COS 115-4 - Implications of different population model structures for management of threatened plants

Wednesday, August 9, 2017: 2:30 PM
B113, Oregon Convention Center
Helen M. Regan, Biology, University of California Riverside, Riverside, CA, David Keith, Centre for Ecosystems Science, School of BEES, University of New South Wales, Sydney, Australia, Tracey J. Regan, The Department of Environment, Land, Water and Planning, Arthur Rylah Institute for Environmental Research, Heidelberg, Australia, Clara Bohorquez, Biology Dept, University of California Riverside, Riverside, CA and Kurt E. Anderson, Department of Biology, University of California, Riverside, Riverside, CA

Population viability analysis (PVA) has been shown to be a reliable tool for ranking management options for species despite parameter uncertainty. No studies have yet investigated whether this holds true for model uncertainty for long-lived species with complex life histories and for multiple threats. We ask whether a range of model structures give similar rankings of management and/or threat scenarios for two long-lived plant species: an obligate seeding shrub and a facultative resprouting shrub. These are each exposed to altered fire regimes and an additional, species-specific threat: high post-fire predation rates or a fatal root pathogen. Long-term demographic datasets are used to construct an individual-based model (IBM), a complex stage-based model, and a simple matrix model that subsumes all life stages into 2 or 3 stages. A range of threat and management scenarios is systematically applied to the three model types for both species. Pearson product-moment and Spearman rank correlation coefficients between model structures were calculated for rankings of scenarios, based on extinction risk or final median abundance (FMA).

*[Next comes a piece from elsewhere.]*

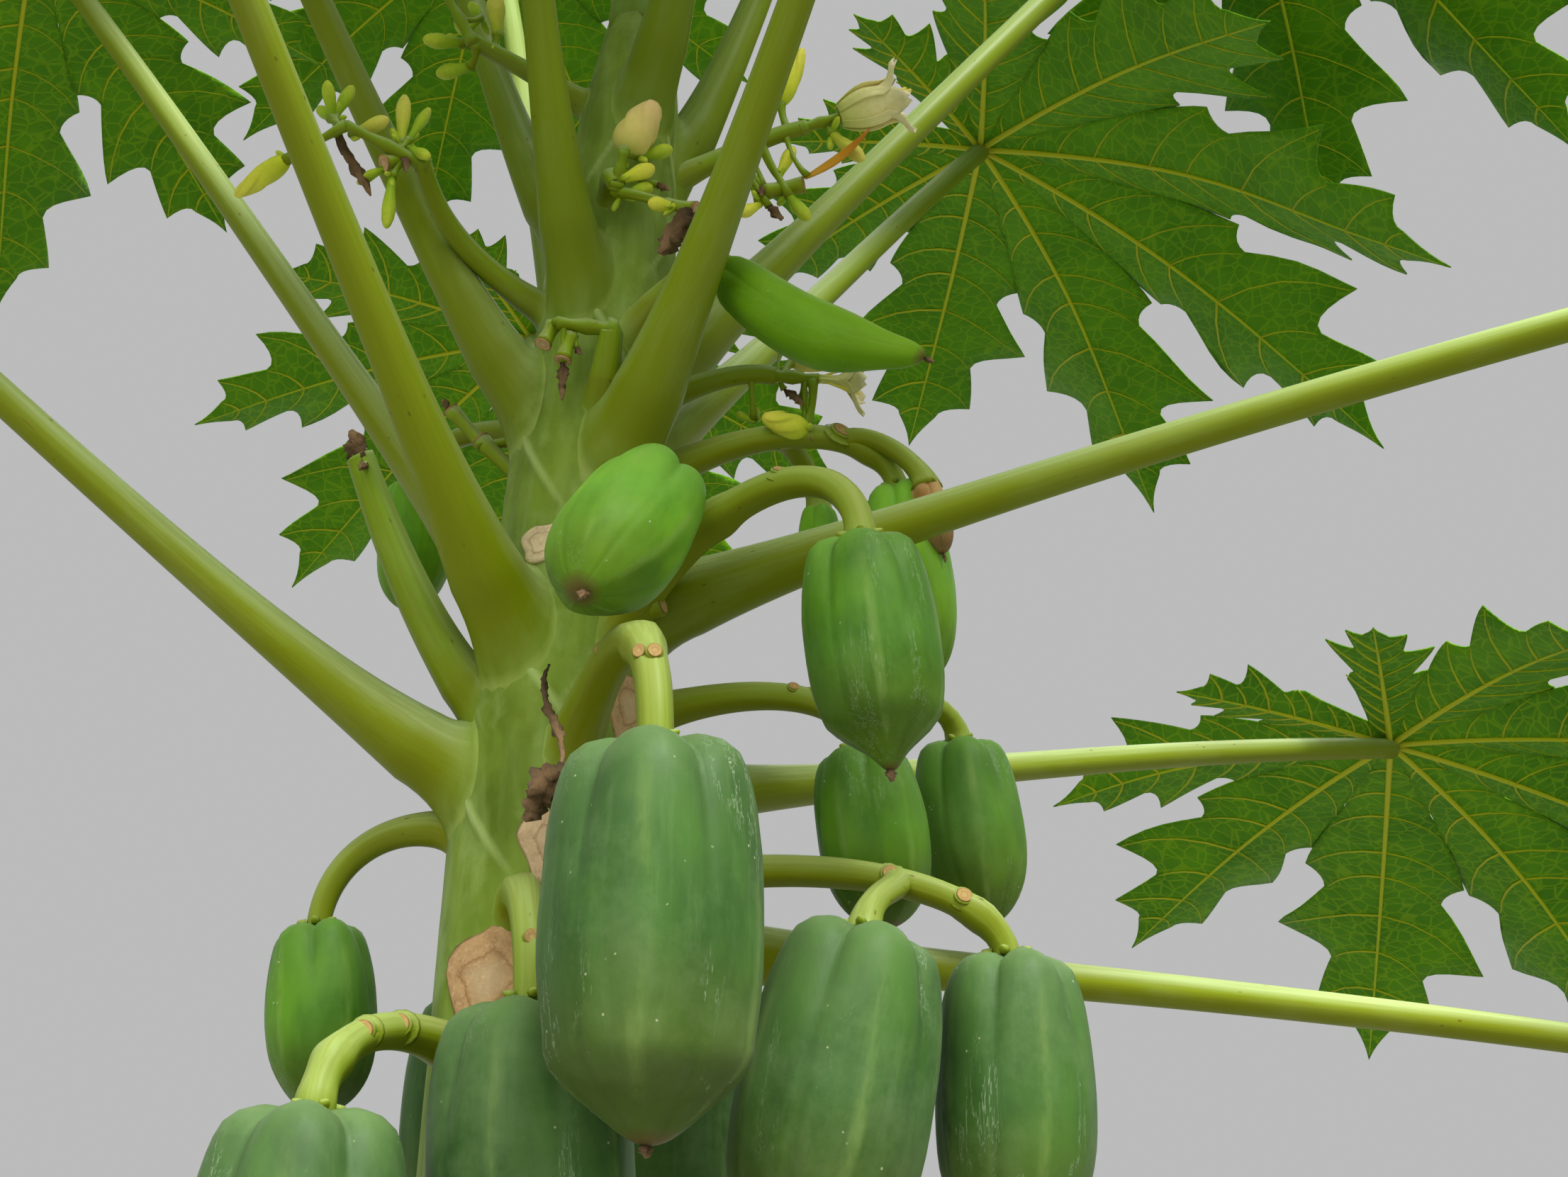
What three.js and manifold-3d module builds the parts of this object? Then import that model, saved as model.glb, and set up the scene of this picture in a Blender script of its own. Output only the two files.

For the obligate seeder, when fire and predation management scenarios were considered altogether strong positive correlations across the three model structures were observed. This reflects the dramatic and consistent effect of predation management on extinction risks across the three model types. The 2-stage and complex matrix models had the highest correlations, followed by the 2-stage and individual-based models, and finally the complex matrix and IBM. As the predation rate decreased so did the correlation coefficients for comparisons involving the IBM. For the facultative resprouter, correlation coefficients were high when all scenarios were considered together, reflecting the strong effect of disease and very frequent fire on FMA. Of these, the 3-stage and complex matrix models compared most favorably. When fire management was considered under the “no disease” scenario, correlation coefficients were positive and high. As disease increased, correlations became weaker, with the greatest number of negative correlations observed under the high disease scenario. For both species, correlations decline as the scenarios deviate from baseline conditions, likely the result of a number of factors related to life history complexity and how it is represented in models. While PVA can be an invaluable tool for integrating data and understanding species’ responses to threats and management strategies, this is best achieved in the context of decision support for adaptive management alongside multiple lines of evidence and expert critique of model construction and output.